While the spectrum of learning difficulties encompasses a broad range of conditions, education experts rank the two most common as dyslexia and ADHD (Attention Deficit Hyperactivity Disorder).
Dyslexia is a learning difficulty which relates specifically to reading. It can show up in a variety of ways – some students have a problem with ‘phonemic awareness’, which means they fail to recognise how words break down according to sound. Others may struggle with ‘phonological processing’, wherein students cannot distinguish between similar word sounds.
It’s important to recognise that dyslexia is not an issue of intelligence, but a different way of processing. The Australian Dyslexia Association estimates it affects 10% of the Australian population.
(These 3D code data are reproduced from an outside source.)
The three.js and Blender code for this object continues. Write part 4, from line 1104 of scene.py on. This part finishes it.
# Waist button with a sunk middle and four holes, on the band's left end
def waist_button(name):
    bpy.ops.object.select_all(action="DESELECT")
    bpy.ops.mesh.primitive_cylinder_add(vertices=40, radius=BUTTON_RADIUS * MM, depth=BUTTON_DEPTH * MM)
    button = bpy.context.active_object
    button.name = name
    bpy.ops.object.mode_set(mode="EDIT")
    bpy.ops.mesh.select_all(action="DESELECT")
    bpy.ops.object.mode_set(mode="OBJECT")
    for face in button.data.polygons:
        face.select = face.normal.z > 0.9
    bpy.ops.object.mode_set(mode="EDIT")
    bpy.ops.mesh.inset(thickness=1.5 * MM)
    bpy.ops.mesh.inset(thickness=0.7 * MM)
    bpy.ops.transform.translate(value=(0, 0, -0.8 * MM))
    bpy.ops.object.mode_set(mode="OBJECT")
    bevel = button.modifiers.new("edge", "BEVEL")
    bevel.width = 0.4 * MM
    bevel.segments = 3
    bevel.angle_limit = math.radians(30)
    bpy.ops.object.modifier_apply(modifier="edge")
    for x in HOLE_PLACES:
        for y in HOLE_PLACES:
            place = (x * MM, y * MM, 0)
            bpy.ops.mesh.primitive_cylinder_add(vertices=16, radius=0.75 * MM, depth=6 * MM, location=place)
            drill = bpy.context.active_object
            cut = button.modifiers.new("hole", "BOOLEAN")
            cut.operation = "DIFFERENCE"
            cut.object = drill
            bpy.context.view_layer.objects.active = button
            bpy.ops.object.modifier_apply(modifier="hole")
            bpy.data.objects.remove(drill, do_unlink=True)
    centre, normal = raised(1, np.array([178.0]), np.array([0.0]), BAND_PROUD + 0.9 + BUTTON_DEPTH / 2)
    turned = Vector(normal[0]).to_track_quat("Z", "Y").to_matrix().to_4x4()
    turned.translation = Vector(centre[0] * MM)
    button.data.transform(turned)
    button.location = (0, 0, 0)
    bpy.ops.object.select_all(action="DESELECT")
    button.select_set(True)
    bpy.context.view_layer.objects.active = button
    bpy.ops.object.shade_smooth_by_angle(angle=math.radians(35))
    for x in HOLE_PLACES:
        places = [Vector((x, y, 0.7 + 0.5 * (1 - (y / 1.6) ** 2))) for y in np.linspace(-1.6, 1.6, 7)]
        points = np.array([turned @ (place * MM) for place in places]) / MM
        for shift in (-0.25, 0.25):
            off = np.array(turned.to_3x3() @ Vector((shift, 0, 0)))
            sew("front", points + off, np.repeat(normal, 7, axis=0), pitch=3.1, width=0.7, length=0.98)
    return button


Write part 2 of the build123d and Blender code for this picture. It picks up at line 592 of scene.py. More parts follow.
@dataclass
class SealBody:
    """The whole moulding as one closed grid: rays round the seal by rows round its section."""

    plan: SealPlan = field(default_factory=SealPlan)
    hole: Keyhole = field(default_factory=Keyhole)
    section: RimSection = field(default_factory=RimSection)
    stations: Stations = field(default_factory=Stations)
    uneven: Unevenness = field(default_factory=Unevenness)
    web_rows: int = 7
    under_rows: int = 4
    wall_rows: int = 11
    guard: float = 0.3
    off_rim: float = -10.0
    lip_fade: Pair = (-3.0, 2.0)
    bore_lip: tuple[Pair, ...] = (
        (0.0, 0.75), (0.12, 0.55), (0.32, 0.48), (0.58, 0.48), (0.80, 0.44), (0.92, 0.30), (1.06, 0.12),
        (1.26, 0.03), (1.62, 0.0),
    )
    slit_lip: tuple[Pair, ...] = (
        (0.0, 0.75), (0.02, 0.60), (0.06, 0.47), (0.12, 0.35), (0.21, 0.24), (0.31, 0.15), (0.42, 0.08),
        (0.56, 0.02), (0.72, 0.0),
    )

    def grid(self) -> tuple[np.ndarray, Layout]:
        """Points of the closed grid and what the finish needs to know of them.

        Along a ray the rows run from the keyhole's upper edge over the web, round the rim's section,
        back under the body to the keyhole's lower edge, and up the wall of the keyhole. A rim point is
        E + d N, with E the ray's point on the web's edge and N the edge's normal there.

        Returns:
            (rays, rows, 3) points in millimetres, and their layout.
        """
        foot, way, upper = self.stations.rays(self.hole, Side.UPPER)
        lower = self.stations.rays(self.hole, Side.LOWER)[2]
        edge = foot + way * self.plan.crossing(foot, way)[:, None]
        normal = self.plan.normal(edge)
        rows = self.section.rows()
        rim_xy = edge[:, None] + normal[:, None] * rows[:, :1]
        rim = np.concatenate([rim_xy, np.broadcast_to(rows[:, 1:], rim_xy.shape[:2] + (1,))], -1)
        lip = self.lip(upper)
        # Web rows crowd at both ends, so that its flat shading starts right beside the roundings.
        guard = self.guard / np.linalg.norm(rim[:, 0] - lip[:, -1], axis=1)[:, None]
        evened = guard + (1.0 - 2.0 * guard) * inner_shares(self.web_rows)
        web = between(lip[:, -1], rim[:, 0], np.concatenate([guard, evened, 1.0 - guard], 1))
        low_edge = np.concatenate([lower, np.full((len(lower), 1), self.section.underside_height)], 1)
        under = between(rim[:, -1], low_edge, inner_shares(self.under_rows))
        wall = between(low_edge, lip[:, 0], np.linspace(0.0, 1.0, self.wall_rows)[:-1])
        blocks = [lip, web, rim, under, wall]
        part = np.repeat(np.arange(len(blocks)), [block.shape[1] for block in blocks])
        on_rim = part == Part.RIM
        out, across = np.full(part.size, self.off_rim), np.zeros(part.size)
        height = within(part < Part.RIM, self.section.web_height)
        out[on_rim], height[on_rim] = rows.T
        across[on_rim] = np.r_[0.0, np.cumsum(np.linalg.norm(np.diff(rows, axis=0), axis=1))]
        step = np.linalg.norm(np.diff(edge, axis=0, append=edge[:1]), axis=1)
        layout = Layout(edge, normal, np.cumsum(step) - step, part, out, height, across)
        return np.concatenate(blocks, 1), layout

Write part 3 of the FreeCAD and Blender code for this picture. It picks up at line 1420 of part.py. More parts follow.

ADHD (Attention Deficit Hyperactivity Disorder) is most often characterised as a behavioural problem but it also a common learning impediment, as students with ADHD have difficulty paying attention and staying on task. They often have difficulty in traditional school settings.
What Supports Are Available?
Treatments for learning difficulties are of course unique to the problem and person.
For dyslexia, there is currently no known way to correct the underlying brain abnormality that causes it. However, with early intervention and special educational approaches, many children respond well and experience significant improvement.
According to Australian Dyslexia Association, students with dyslexia require instruction that is systematic, structured, sequential and cumulative.
ADHD is distinguished from dyslexia in that it can be successfully treated with medication in many cases. Treatment is usually a combination of therapy, diet, medication and structured education.
The Australian government recognises both dyslexia and ADHD as disabilities, which means that assistance is available under the National Disability Insurance Scheme (NDIS), for cases where these difficulties cause severe impediment.